Nascida em Além Paraíba, cidade de 35 mil habitantes no interior de Minas Gerais, numa família conservadora, ela teve um processo de transição de gênero difícil. Conta que foi muitas vezes abusada na infância. Aos 17 anos, se assumiu travesti e, aos 19, começou na prostituição.

A entrada no ramo sexual, como no caso de muitas travestis, foi por falta de emprego. "Desde quando me entendo por gente, não tive oportunidade de emprego. Sempre que apareceu, agarrei e trabalhei. Tenho alguns anos de carteira assinada, nunca gostei da prostituição", revela.

Ainda assim, ativista das causas LGBTQIAP+, ela diz que prefere ser chamada de travesti. "Travesti para mim não é uma forma pejorativa, é resistência." O cotidiano, ela conta, ainda não é fácil. Chegou a ter infecção nos rins, porque segura ao máximo o xixi para não entrar nos banheiros femininos e sofrer agressões.

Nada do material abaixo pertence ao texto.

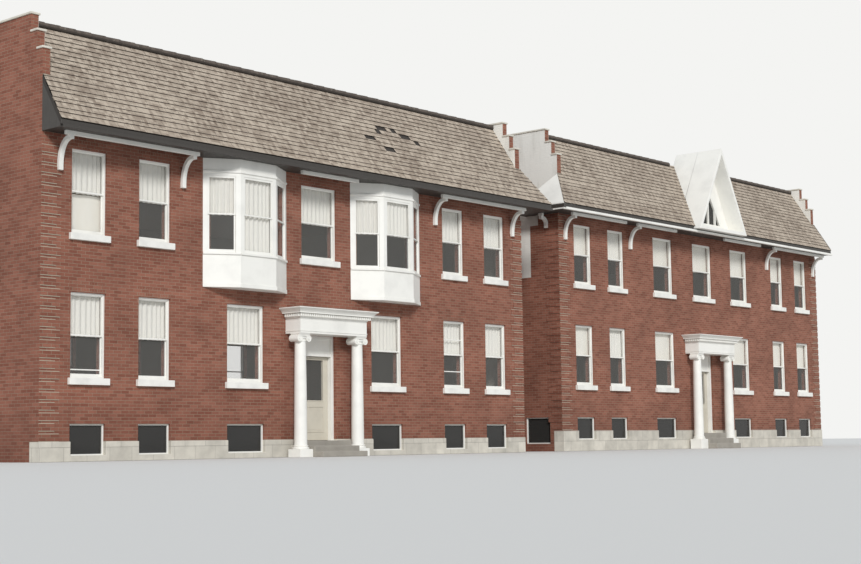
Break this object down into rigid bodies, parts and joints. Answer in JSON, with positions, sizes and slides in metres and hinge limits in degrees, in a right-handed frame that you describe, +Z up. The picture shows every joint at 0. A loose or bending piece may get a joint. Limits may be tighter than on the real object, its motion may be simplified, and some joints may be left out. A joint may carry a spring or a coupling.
{
  "type": "terraced house row",
  "caption": "Row of two-storey brick terraced houses with tiled front slopes, stepped parapets, columned entrances, canted bay windows and a steep dormer.",
  "frame": {"origin": "middle of the row's bounding box at ground level", "axes": "+X along the row to the right as seen from the street, +Y into the houses, +Z up"},
  "size_m": [36.65, 12.82, 10.486],
  "materials": {
    "brick": "rough red-brown brick in lime mortar",
    "base_stone": "weathered pale limestone",
    "coping_stone": "weathered pale stone",
    "sill_stone": "painted stone",
    "step_stone": "worn stone",
    "clay_tiles": "weathered flat clay tiles",
    "roof_felt": "mineral roofing felt",
    "floor_timber": "plain boards",
    "white_paint": "satin white oil paint on timber",
    "dark_paint": "dark oil paint on timber",
    "door_paint": "pale satin oil paint on timber",
    "window_glass": "clear window glass"
  },
  "bodies": {
    "row": {"left_front_wall_a": "brick", "left_front_wall_b": "brick", "left_wall_over_door": "brick", "right_front_wall_a": "brick", "right_front_wall_b": "brick", "right_wall_over_door": "brick", "left_rear_wall": "brick", "right_rear_wall": "brick", "left_party_wall": "brick", "left_side_wall": "brick", "right_side_wall": "brick", "right_party_wall": "brick", "stone_bases": "base_stone", "left_floors": "floor_timber", "right_floors": "floor_timber", "link_floors": "floor_timber", "entrance_lobbies": "step_stone", "flat_roofs": "roof_felt", "left_tiled_slope": "clay_tiles", "right_tiled_slope": "clay_tiles", "left_eaves": "dark_paint", "right_eaves": "white_paint", "eaves_brackets": "white_paint", "parapet_copings": "coping_stone", "bay_window_a": "white_paint", "bay_window_b": "white_paint", "bay_sashes": "white_paint", "bay_glass": "window_glass", "window_sills": "sill_stone", "front_window_frames": "white_paint", "rear_window_frames": "white_paint", "front_window_glass": "window_glass", "rear_window_glass": "window_glass", "portico_columns": "white_paint", "entablatures": "white_paint", "entrance_steps": "step_stone", "door_frames": "white_paint", "dormer_hood": "white_paint", "dormer_window": "white_paint", "dormer_glass": "window_glass", "link_walls": "brick"},
    "left_door_leaf": {"left_door": "door_paint", "left_door_glass": "window_glass"},
    "right_door_leaf": {"right_door": "door_paint", "right_door_glass": "window_glass"}
  },
  "joints": [
    {"name": "left_door_hinge", "type": "hinge", "parent": "row", "child": "left_door_leaf", "pos_m": [-9.263, -5.2578, 1.51], "axis": [0, 0, -1], "range_deg": [0, 90]},
    {"name": "right_door_hinge", "type": "hinge", "parent": "row", "child": "right_door_leaf", "pos_m": [10.167, -4.9278, 1.636], "axis": [0, 0, -1], "range_deg": [0, 90]}
  ]
}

Luisa Marilac na Europa - Arquivo pessoal - Arquivo pessoal
Ela se tornou uma ativista LGBTQIAP+: 'Travesti para mim não é uma forma pejorativa, é resistência'
Imagem: Arquivo pessoal

'A melhor versão de mim mesma'

Ano passado, Marilac foi internada por infecção em uma prótese mamária e pensou que ia morrer. Os problemas nos seios são de quando tinha silicone industrial, que necrosou e a fez passar por cirurgias durante um ano. "Venho de uma época que não tinha informação, acabei fazendo a besteira de colocar o silicone industrial no meu seios. Foi traumatizante passar por tudo aquilo, oito cirurgias, dreno, bactéria. Não quero saber de colocar seios novamente", diz.

O sofrimento por conta dos problemas de saúde foi agravado pela transfobia. Marilac entrou com processo na justiça contra um hospital por negar atendimento e discriminação pelo uso de pronomes masculinos. "Ultimamente, eu estou assim. Se está dentro dos meus direitos, eu estou processando, porque as pessoas só aprendem assim."

Aos 45, Luisa Marilac se considera uma sobrevivente em um país em que a expectativa de vida para uma mulher trans é de 35 anos. "Basta de travesti estar sempre mendigando, pedindo esmola, sempre na pior. Eu não me enquadro nesse papel, meu amor. Eu sou vitoriosa. E quero ser a melhor versão que puder de mim mesma para que outras pessoas se inspirem em mim e se tornem melhores."